Earl Baker, president of the Pana Lions Club, said the Castle brothers were leading Lions who contributed much. He described how Herb Castle, for example, was the mastermind behind the Lions Labor Day Parade float entry, which had won awards.
“He was the go-to guy and both Herb and John were just amazing, caring people,” said Baker, 68. “They knew everybody and Mary Castle always had a hug for everyone. When one fellow called this morning and told me what had happened, I just broke down. It's unbelievable; they have lived here all their lives and, with all their families and friendships, it's just such a sad day.”
The Lions Club was to have a special dinner Monday where members bring their wives; that has now been cancelled as a mark of respect. Baker says people need time to come to terms with a tragedy on this scale. And he points out it's only the latest in a series of horrific events to batter the small town, population around 5,000. In recent months Pana has seen a baby and a toddler die in the same house fire, a 43-year-old man die in a house fire, several unrelated arson fires and, most recently, the body of a 59-year-old man was found beaten to death in his Lake Pana home May 31.
“So tragic fires, arsons, killings and now this,” Baker added. “You feel it in a small community.”

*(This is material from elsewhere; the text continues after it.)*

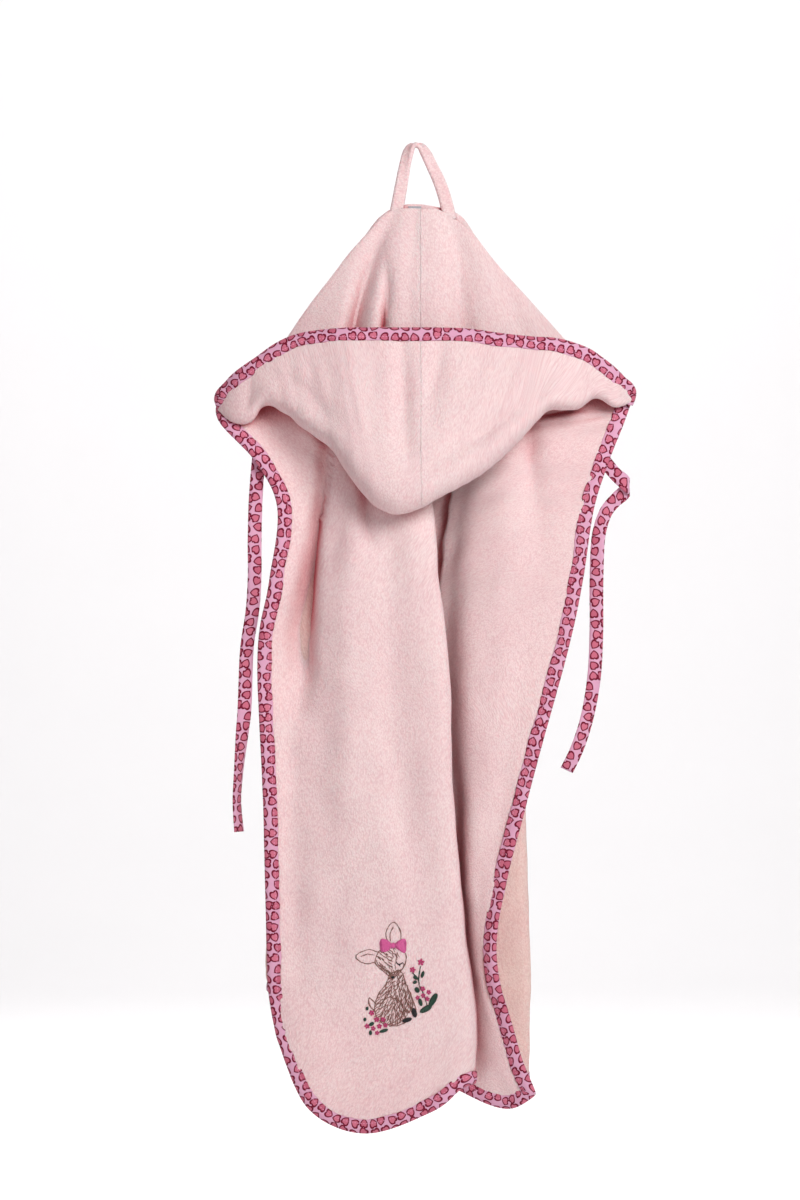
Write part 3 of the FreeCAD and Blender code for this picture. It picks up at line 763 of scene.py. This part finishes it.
class Embroidery:
    """Stitches of one thread colour on the cape's front, each a short tube that follows the cloth."""

    def __init__(self, tree, radius):
        self.tree, self.radius = tree, radius
        self.verts, self.faces, self.uvs = [], [], []

    def height(self, x, z):
        hit = self.tree.ray_cast(Vector((x * MM, -0.2, z * MM)), Vector((0, 1, 0)))[0]
        return hit.y / MM

    def thread(self, points, radius=None, lift=0.15):
        """One stitch along the points, which are (x, z)."""
        points = np.asarray(points, float)
        radius = radius or self.radius
        sides = 5
        path = np.array([(x, self.height(x, z) - lift - radius * 0.4, z) for x, z in points])
        run = unit(np.gradient(path, axis=0))
        across = unit(np.cross(run, (0, 1, 0)))
        out = np.cross(across, run)
        first = len(self.verts)
        reach = lengths(path) + RNG.uniform(0, 900)
        for i, p in enumerate(path):
            size = radius * (0.55 if i in (0, len(path) - 1) else 1)
            for k in range(sides):
                angle = 2 * math.pi * k / sides
                self.verts.append(p + size * (math.cos(angle) * across[i] + math.sin(angle) * out[i]))
                self.uvs.append((reach[i], k * 0.4 + first))
        for i in range(len(path) - 1):
            for k in range(sides):
                a, b = first + i * sides + k, first + i * sides + (k + 1) % sides
                self.faces.append((a, b, b + sides, a + sides))
        last = first + (len(path) - 1) * sides
        self.faces.append([first + k for k in range(sides)][::-1])
        self.faces.append([last + k for k in range(sides)])

    def outline(self, points, stitch=2.6, passes=2, spread=0.22, radius=None):
        """Rows of short stitches along a smooth line."""
        for _ in range(passes):
            total = lengths(spline(points, np.linspace(0, len(points) - 1, 40)))[-1]
            t = even(points, count=max(3, int(total / stitch) + 1))
            places = spline(points, t) + RNG.normal(0, spread, (len(t), 2))
            for a, b in zip(places, places[1:]):
                reach = (b - a) * 0.12
                self.thread([a - reach, (a + b) / 2, b + reach], radius)

    def hair(self, border, flow, gap=2.3, length=4.5):
        """Short loose stitches that fill a shape and follow flow, a function of place."""
        border = spline(border + border[:1], np.linspace(0, len(border), 60))
        low, high = border.min(axis=0), border.max(axis=0)
        for x in np.arange(low[0], high[0], gap):
            for z in np.arange(low[1], high[1], gap):
                p = np.array([x, z]) + RNG.uniform(-0.5, 0.5, 2) * gap
                if not within(border, p):
                    continue
                way = flow(p) + RNG.normal(0, 0.25)
                reach = np.array([math.cos(way), math.sin(way)]) * length * RNG.uniform(0.35, 0.6)
                bow = np.array([-reach[1], reach[0]]) * RNG.uniform(-0.2, 0.2)
                self.thread([p - reach, p + bow, p + reach])

    def satin(self, border, angle, gap=0.55, radius=None):
        """Closely laid parallel stitches that fill a shape."""
        border = spline(border + border[:1], np.linspace(0, len(border), 60))
        along_way = np.array([math.cos(angle), math.sin(angle)])
        over = np.array([-along_way[1], along_way[0]])
        side = border @ over
        for level in np.arange(side.min() + gap / 2, side.max(), gap):
            crossings = []
            for a, b in zip(border, border[1:]):
                sa, sb = a @ over - level, b @ over - level
                if sa * sb < 0:
                    crossings.append((a + (b - a) * sa / (sa - sb)) @ along_way)
            crossings.sort()
            for low, high in zip(crossings[::2], crossings[1::2]):
                places = [along_way * t + over * level for t in np.linspace(low - 0.2, high + 0.2, 4)]
                self.thread(places, radius, lift=0.3)

    def piece(self, name, node, slot, light, dark):
        made = new_piece(name, self.verts, self.faces, self.uvs, thread_looks(slot, light, dark))
        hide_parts(node)
        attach(made, "towel")


def within(border, p):
    """Whether the point lies inside the closed border."""
    inside = False
    for (ax, az), (bx, bz) in zip(border, border[1:]):
        if (az > p[1]) != (bz > p[1]) and p[0] < ax + (bx - ax) * (p[1] - az) / (bz - az):
            inside = not inside
    return inside


def disc(x, z, wide, tall, turn=0.0, count=8):
    """The points round an oval."""
    angles = np.arange(count) * 2 * math.pi / count
    dx, dz = wide * np.cos(angles), tall * np.sin(angles)
    c, s = math.cos(turn), math.sin(turn)
    return [(x + a * c - b * s, z + a * s + b * c) for a, b in zip(dx, dz)]


HEAD = [(-34, -728), (-27, -724), (-16, -724), (-9.5, -729), (-9.5, -738), (-14, -746), (-20, -751),
        (-25, -749), (-32, -743), (-37, -737)]
EARS = [[(-25, -719), (-27, -710), (-20.5, -701), (-14, -709), (-14, -719)],
        [(-34, -728), (-44, -726), (-54.5, -732), (-46, -738.5), (-37, -737)]]
INNER_EARS = [[(-23, -718), (-23.5, -711), (-20.5, -706)], [(-38, -731), (-44, -730), (-49, -732)]]
TORSO = [(-24, -748), (-14, -745), (-9, -756), (-5, -766), (-3, -776), (-8, -784), (-14, -791),
         (-24, -794), (-34, -789), (-37, -778), (-34, -766), (-27, -757)]
LIMBS = [[(-10, -762), (-8.5, -772), (-3.5, -780)], [(-5, -765), (-2, -773), (0, -780)],
         [(-33, -777), (-25, -769), (-15, -772), (-11, -780), (-15, -788), (-24, -793)],
         [(-24, -795), (-15, -794), (-6, -789)], [(-36, -775), (-42, -769), (-42, -776), (-37, -782)]]
FACE_LINES = [[(-33, -741), (-27, -744), (-22, -750)], [(-10.5, -739), (-11.5, -742), (-14, -745)]]
EYE = [(-18, -737), (-15.5, -739.5), (-12.5, -737.5)]
BOW = [[(-20.5, -722), (-27, -717), (-32, -717.5), (-31.5, -727), (-26, -727)],
       [(-20.5, -722), (-14, -717), (-9.5, -717), (-9.5, -728), (-15, -726.5)]]
FLOWERS = [(4.5, -737, 3.4), (-3, -744, 3.0), (6, -761, 2.6), (11.5, -764, 2.4), (6.5, -767, 2.4),
           (1.5, -769, 2.2), (10, -770, 2.4), (-40, -783, 2.8), (-35.5, -789, 2.8), (-29.5, -789, 2.6),
           (-27.5, -794, 2.4), (-44, -795, 2.6), (-38.5, -797, 2.4), (-33, -795, 2.6), (-35, -801, 2.2)]
STEMS = [[(4, -741), (2.5, -750), (3, -758)], [(-3, -747), (1, -751), (3, -755)],
         [(3, -758), (7, -766), (10, -776)]]
LEAVES = [(-0.5, -751, 2.2, 1.3, -0.5), (6, -748, 1.3, 3.0, -0.3), (-1, -755, 1.9, 1.3, 0.4),
          (1, -762, 2.0, 2.6, 0.6), (15.5, -771, 2.6, 6.6, -0.5), (9, -779, 6.0, 2.4, 0.5),
          (4, -773, 1.6, 3.4, 0.3), (-44, -779, 1.2, 1.6, 0), (-40, -793, 2.4, 1.4, 0.5),
          (-29, -799, 4.0, 1.3, 0.3), (-41, -801, 1.3, 2.0, 0), (-46, -789, 1.2, 1.5, 0)]
HOOVES = [((-1.5, -782.5), 2.2, 4.2, 0.25), ((-8, -789), 4.4, 1.8, 0.3)]


def closed_line(points):
    return points + points[:1]


def make_embroidery(cape):
    """A sitting fawn with a bow, and small flowers at both sides."""
    bpy.context.view_layer.update()
    front = BVHTree.FromObject(cape, bpy.context.evaluated_depsgraph_get())
    fawn = Embroidery(front, 0.32)
    for line in [closed_line(HEAD)] + EARS + INNER_EARS + LIMBS + FACE_LINES + [closed_line(TORSO)]:
        fawn.outline(line)
    fawn.hair(HEAD[:3] + HEAD[6:], lambda p: -0.75 if p[0] < -22 else -1.3, gap=2.6, length=4.0)
    fawn.hair(TORSO, lambda p: -1.9 + (p[0] + 20) * 0.035 + (p[1] + 770) * -0.012, gap=2.2, length=5.0)
    bow = Embroidery(front, 0.40)
    for wing in BOW:
        bow.satin(wing, 0.1, gap=0.62)
        bow.outline(closed_line(wing), stitch=2.4, passes=1, radius=0.4)
    bow.satin(disc(-20.5, -722.2, 1.8, 2.6), 1.3)
    flower = Embroidery(front, 0.40)
    for x, z, size in FLOWERS:
        start = RNG.uniform(0, 2)
        for k in range(5):
            angle = start + 2 * math.pi * k / 5
            for lean in (-0.3, 0.0, 0.3):
                a, far = angle + lean, size * (1 - abs(lean) * 0.5)
                flower.thread([(x + r * math.cos(a), z + r * math.sin(a)) for r in (0.5, far * 0.6, far)])
    leaf = Embroidery(front, 0.40)
    for line in STEMS:
        leaf.outline(line, passes=3, radius=0.36)
    for x, z, wide, tall, turn in LEAVES:
        leaf.satin(disc(x, z, wide, tall, turn), turn + (0.3 if wide < tall else 1.9), gap=0.5)
    hoof = Embroidery(front, 0.40)
    for (x, z), wide, tall, turn in HOOVES:
        hoof.satin(disc(x, z, wide, tall, turn), turn + 0.4, gap=0.5)
    hoof.satin(disc(-20.8, -750.8, 1.6, 1.1), 0.2, gap=0.5)
    hoof.outline(EYE, stitch=1.6, passes=3, radius=0.4)
    for x, z in EYE[1:]:
        hoof.thread([(x, z), (x + 0.9, z - 1.0), (x + 1.6, z - 1.4)], 0.28)
    fawn.piece("fawn_stitches", "fawn_embroidery", "brown_thread", colour(150, 112, 96), colour(92, 62, 54))
    bow.piece("bow_stitches", "bow_embroidery", "pink_thread", colour(236, 118, 178), colour(206, 70, 140))
    flower.piece("flower_stitches", "flower_embroidery", "magenta_thread",
                 colour(216, 60, 130), colour(168, 24, 92))
    leaf.piece("leaf_stitches", "leaf_embroidery", "green_thread", colour(24, 74, 54), colour(10, 40, 30))
    hoof.piece("hoof_stitches", "hoof_embroidery", "black_thread", colour(34, 30, 34), colour(12, 10, 12))


# ---- light, floor and camera ------------------------------------------------------------------

def area_light(name, place, target, size, power, tint=(1.0, 1.0, 1.0)):
    data = bpy.data.lights.new(name, "AREA")
    data.shape, data.size, data.energy, data.color = "DISK", size, power, tint
    lamp = bpy.data.objects.new(name, data)
    lamp.location = place
    lamp.rotation_euler = (Vector(target) - Vector(place)).to_track_quat("-Z", "Y").to_euler()
    bpy.context.collection.objects.link(lamp)


def make_stage():
    """A pale floor that sweeps up far behind the object, and soft lights in front of and behind it."""
    level, bend_y, bend_radius = -1.25, 4.6, 1.6
    bend = [(bend_y + bend_radius * math.sin(a), level + bend_radius * (1 - math.cos(a)))
            for a in np.linspace(0, math.pi / 2, 12)]
    profile = [(-7.0, level), *bend, (bend_y + bend_radius, 5.0)]
    verts = [(side, y, z) for y, z in profile for side in (-8.0, 8.0)]
    data = bpy.data.meshes.new("floor")
    data.from_pydata(verts, [], quads(len(profile), 2, flip=True).tolist())
    data.polygons.foreach_set("use_smooth", np.ones(len(data.polygons), bool))
    data.materials.append(plain_looks("floor", (0.93, 0.93, 0.935, 1.0), 0.9))
    floor = bpy.data.objects.new("floor", data)
    bpy.context.collection.objects.link(floor)
    area_light("key", (1.05, -2.0, 0.75), (0, 0, -0.35), 1.2, 55)
    area_light("fill", (-1.9, -2.4, -0.3), (0, 0, -0.42), 2.0, 9, (1.0, 0.76, 0.80))
    area_light("backdrop", (0, 1.6, 2.6), (0, 6.0, -0.6), 2.5, 195)
    area_light("back", (-2.3, 2.1, 0.9), (0, 0, -0.45), 1.6, 26)
    world = bpy.data.worlds.new("world")
    world.use_nodes = True
    world.node_tree.nodes["Background"].inputs[0].default_value = (1.0, 0.87, 0.89, 1.0)
    world.node_tree.nodes["Background"].inputs[1].default_value = 0.17
    bpy.context.scene.world = world
    bpy.context.scene.view_settings.view_transform = "Standard"


def make_camera():
    """A long lens, level with the object's middle, that frames 1.08 m."""
    far, tall = 3.4, 1.08
    x, y, z = -0.0144, -0.03, -0.4113    # the place it looks straight at
    data = bpy.data.cameras.new("camera")
    data.sensor_fit, data.sensor_height = "VERTICAL", 36
    data.lens = data.sensor_height * far / tall
    camera = bpy.data.objects.new("camera", data)
    camera.location = (x, y - far, z)
    camera.rotation_euler = (math.pi / 2, 0, 0)
    bpy.context.collection.objects.link(camera)
    bpy.context.scene.camera = camera


cape = make_cape()
make_cape_binding()
hood_left, hood_right = split_hood()
left_panel = make_hood_panel("hood_left_panel_terry", hood_left,
                             ("hood_left_panel_back", "hood_left_panel_front"))
right_panel = make_hood_panel("hood_right_panel_terry", hood_right,
                              ("hood_right_panel_back", "hood_right_panel_front"))
make_hood_binding()
left_tie, right_tie = make_ties()
make_loop()
make_label()
make_embroidery(cape)
make_stage()
make_camera()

And yet Baker found a smile occasionally touching his lips as happy memories of his absent friends crowded in while he was speaking. Baker is vice president of the Pana Area Senior Center and said he often asked the Castles if they wanted to drop by for food, games and activities. “And you know what they would tell me? 'We're not old enough,'” he recalled with a chuckle. “They were always young at heart.”
The Rev. Amanda Richards is pastor of Pana First United Methodist Church where both Castle couples attended. Her phone had started “ringing off the hook” within minutes of the accident and she had gone to comfort the families Wednesday night. She described the Castles as kind and caring, and among the first people she met when she arrived to take over the church a year ago.
“Nell Castle came to our home and brought us cupcakes, and that day just happened to be my birthday,” said Richards, 38. “And then there was Mary Castle, who gave just the best hugs, she was known for her hugs. Kindness and caring exemplified them all.”
Now the pastor is sitting down to the sad duty of “retooling” her regular Sunday sermon to mark the absence of familiar, friendly faces she will no longer see looking up at her. She said they always sat in the same spots and is thinking their places ought to be picked out in some way.
“We'll all be grieving together on Sunday,” Richards added. “And the one reassuring thing we all know is that the Castles and Mary Pugsley are all with the Lord. As people of faith, that is the foundation upon which we stand.”
Over at South Fork United Methodist Church, which was hosting the ice cream social for another church, the contrast between a happy fundraiser for missions work and the nightmare that followed was hard to bear. “Everybody had a nice evening and then to have it end like this,” said Suzanne Dooley, a member of the South Fork congregation who had sat near the Castle couples and Pugsley and saw them enjoying themselves
“It just reminds us of how frail life is and how quickly life changes and it brings us a new connection with that reality,” she said. “But if we have a strong faith in God and a belief in Jesus that his strength will get us through tragic moments like this, then we still have hope in life.”